:: Work to complete ::
Where a line below holds the string "from", copy that line.

:: Given records ::
start
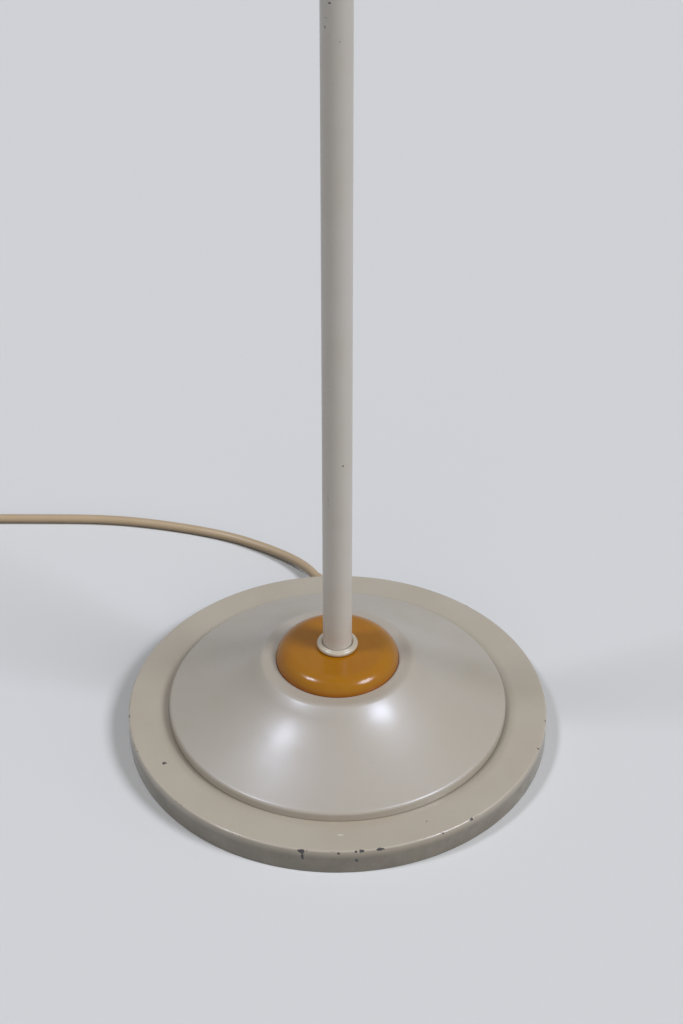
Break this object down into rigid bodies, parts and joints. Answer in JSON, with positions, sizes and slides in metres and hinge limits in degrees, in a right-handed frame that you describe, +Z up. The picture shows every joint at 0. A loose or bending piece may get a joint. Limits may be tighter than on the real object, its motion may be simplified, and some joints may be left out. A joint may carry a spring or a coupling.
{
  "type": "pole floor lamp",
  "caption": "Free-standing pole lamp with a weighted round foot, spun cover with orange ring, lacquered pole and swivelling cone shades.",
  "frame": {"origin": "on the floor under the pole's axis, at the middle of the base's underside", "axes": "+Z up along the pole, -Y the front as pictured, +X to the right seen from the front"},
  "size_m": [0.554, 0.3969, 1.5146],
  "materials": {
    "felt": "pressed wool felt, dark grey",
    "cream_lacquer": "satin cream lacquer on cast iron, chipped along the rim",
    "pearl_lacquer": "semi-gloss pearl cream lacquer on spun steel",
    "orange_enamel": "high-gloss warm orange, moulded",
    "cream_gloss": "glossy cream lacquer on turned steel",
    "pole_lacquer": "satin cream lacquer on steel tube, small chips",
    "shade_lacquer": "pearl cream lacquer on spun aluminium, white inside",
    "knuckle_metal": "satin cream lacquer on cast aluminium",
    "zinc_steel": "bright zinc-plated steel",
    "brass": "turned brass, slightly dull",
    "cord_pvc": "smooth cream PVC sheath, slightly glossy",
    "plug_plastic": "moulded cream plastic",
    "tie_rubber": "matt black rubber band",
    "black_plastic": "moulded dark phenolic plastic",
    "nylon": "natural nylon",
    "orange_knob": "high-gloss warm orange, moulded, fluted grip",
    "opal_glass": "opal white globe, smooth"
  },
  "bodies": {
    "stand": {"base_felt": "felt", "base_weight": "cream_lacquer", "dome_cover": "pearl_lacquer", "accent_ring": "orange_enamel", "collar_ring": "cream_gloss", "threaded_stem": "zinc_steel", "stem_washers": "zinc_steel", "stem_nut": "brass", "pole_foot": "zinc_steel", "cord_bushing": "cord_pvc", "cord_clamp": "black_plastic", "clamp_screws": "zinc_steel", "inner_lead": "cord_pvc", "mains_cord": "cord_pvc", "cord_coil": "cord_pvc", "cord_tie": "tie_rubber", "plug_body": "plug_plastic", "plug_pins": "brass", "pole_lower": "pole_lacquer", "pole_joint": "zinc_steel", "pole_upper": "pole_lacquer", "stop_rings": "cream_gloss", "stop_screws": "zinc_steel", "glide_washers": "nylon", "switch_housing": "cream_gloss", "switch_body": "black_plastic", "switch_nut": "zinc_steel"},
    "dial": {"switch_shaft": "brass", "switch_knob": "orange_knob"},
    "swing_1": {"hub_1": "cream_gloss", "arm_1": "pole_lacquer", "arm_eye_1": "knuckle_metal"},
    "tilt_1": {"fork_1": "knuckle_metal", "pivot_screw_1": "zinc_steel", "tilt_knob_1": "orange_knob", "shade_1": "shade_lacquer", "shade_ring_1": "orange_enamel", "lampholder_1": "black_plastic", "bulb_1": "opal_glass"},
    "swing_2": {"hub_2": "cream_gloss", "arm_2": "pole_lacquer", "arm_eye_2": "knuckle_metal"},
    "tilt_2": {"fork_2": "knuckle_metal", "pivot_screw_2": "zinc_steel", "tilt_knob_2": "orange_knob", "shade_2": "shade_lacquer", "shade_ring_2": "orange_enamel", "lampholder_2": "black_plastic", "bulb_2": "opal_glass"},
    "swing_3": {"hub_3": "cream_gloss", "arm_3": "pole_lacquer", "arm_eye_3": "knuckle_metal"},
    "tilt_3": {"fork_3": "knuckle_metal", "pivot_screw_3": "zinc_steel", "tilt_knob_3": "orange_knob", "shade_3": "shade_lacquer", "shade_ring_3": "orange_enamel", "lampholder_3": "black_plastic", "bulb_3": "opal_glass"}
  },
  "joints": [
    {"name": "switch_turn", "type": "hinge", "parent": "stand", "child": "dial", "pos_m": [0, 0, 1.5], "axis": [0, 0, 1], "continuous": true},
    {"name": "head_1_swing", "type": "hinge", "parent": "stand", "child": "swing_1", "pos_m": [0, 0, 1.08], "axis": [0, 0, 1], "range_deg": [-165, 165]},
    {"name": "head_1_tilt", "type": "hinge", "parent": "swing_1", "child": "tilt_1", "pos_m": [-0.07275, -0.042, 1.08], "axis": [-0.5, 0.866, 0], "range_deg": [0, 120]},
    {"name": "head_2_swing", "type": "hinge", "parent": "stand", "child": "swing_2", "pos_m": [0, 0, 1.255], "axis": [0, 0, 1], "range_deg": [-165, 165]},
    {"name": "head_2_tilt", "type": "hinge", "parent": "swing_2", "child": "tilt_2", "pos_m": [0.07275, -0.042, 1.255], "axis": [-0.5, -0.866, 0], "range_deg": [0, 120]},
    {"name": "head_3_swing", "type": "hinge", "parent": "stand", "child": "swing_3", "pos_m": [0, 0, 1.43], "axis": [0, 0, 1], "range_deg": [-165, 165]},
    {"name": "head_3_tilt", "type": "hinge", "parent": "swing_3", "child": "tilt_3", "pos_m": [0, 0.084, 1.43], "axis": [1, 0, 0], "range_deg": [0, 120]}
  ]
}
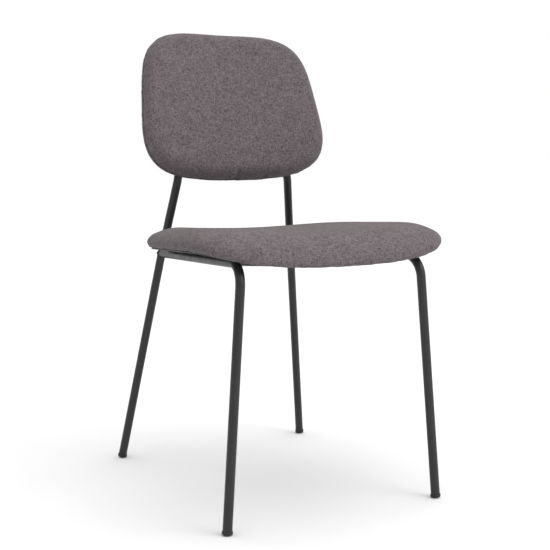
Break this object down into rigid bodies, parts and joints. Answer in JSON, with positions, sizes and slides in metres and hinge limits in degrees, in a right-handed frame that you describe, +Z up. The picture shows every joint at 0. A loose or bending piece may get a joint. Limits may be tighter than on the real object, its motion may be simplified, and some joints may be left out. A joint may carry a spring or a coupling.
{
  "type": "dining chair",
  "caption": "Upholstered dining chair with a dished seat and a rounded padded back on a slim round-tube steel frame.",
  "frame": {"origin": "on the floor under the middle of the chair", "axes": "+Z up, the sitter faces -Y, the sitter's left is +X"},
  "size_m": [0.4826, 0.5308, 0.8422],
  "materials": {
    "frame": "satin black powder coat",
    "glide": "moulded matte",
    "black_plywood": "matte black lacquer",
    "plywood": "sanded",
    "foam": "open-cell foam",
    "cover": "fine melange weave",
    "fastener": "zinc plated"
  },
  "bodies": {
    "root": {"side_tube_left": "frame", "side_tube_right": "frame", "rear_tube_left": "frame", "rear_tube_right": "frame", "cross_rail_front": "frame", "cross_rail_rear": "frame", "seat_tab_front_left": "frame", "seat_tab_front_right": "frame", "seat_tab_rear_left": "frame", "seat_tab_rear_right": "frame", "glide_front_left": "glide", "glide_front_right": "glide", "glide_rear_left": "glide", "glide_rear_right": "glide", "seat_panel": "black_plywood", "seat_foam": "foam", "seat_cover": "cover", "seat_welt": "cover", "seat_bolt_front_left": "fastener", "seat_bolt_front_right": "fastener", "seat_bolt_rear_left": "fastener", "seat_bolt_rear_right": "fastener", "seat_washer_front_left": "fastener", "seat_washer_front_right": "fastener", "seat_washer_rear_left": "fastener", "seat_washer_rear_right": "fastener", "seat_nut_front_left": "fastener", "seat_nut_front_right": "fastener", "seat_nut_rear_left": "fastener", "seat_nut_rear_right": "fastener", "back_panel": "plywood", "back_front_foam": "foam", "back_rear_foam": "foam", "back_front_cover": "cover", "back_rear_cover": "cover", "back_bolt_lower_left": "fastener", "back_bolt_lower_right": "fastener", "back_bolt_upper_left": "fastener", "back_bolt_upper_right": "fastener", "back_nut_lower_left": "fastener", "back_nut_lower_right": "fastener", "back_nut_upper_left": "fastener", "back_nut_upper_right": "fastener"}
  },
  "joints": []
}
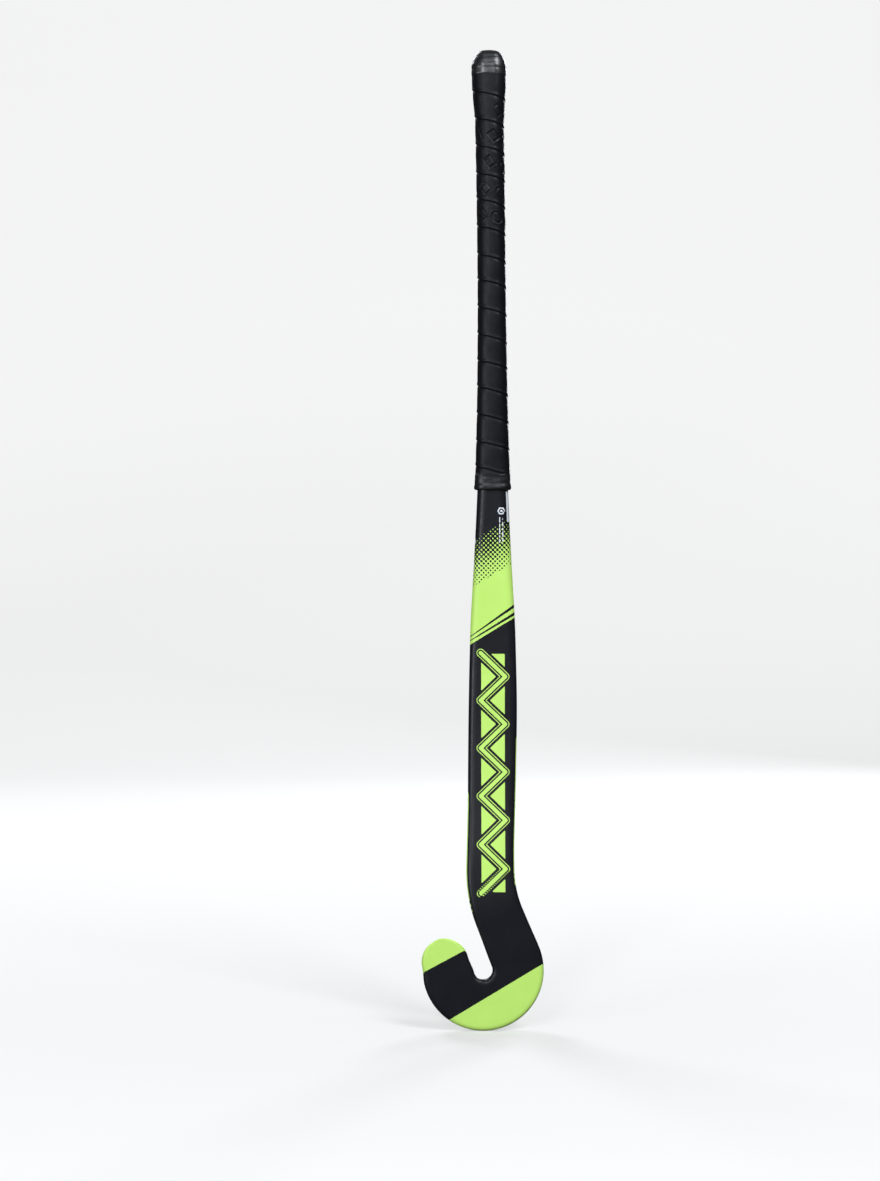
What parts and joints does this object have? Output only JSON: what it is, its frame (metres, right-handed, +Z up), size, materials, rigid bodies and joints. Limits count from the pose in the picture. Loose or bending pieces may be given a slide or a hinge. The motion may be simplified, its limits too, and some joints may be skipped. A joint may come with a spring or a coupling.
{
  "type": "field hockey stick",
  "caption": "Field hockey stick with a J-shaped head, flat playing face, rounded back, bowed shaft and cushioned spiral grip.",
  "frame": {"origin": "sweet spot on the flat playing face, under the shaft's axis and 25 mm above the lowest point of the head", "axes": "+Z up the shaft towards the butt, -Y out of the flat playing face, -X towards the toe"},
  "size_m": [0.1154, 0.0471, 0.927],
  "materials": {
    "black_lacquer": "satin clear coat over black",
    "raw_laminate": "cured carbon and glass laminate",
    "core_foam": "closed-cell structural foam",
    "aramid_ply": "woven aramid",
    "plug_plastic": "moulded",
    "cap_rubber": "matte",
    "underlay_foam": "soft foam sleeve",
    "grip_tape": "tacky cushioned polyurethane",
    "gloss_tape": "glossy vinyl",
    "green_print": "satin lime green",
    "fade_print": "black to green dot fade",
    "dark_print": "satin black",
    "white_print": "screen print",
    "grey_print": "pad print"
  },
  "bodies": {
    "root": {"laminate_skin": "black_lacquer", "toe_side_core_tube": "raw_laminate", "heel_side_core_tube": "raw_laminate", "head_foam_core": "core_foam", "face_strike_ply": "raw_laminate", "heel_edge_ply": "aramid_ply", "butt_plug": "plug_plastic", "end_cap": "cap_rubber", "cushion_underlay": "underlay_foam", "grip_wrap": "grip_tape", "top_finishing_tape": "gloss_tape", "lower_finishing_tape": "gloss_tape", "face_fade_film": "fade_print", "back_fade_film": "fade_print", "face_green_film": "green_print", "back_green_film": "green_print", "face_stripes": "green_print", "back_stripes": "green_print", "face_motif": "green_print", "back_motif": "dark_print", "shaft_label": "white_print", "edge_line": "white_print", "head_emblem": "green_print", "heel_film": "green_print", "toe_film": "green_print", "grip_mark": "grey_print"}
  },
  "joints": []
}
end
:: Answer in full ::
  "frame": {"origin": "on the floor under the pole's axis, at the middle of the base's underside", "axes": "+Z up along the pole, -Y the front as pictured, +X to the right seen from the front"},
What parts and joints does this object have? Output only JSON: what it is, its frame (metres, right-handed, +Z up), size, materials, rigid bodies and joints. Limits count from the pose in the picture. Loose or bending pieces may be given a slide or a hinge. The motion may be simplified, its limits too, and some joints may be skipped. A joint may come with a spring or a coupling.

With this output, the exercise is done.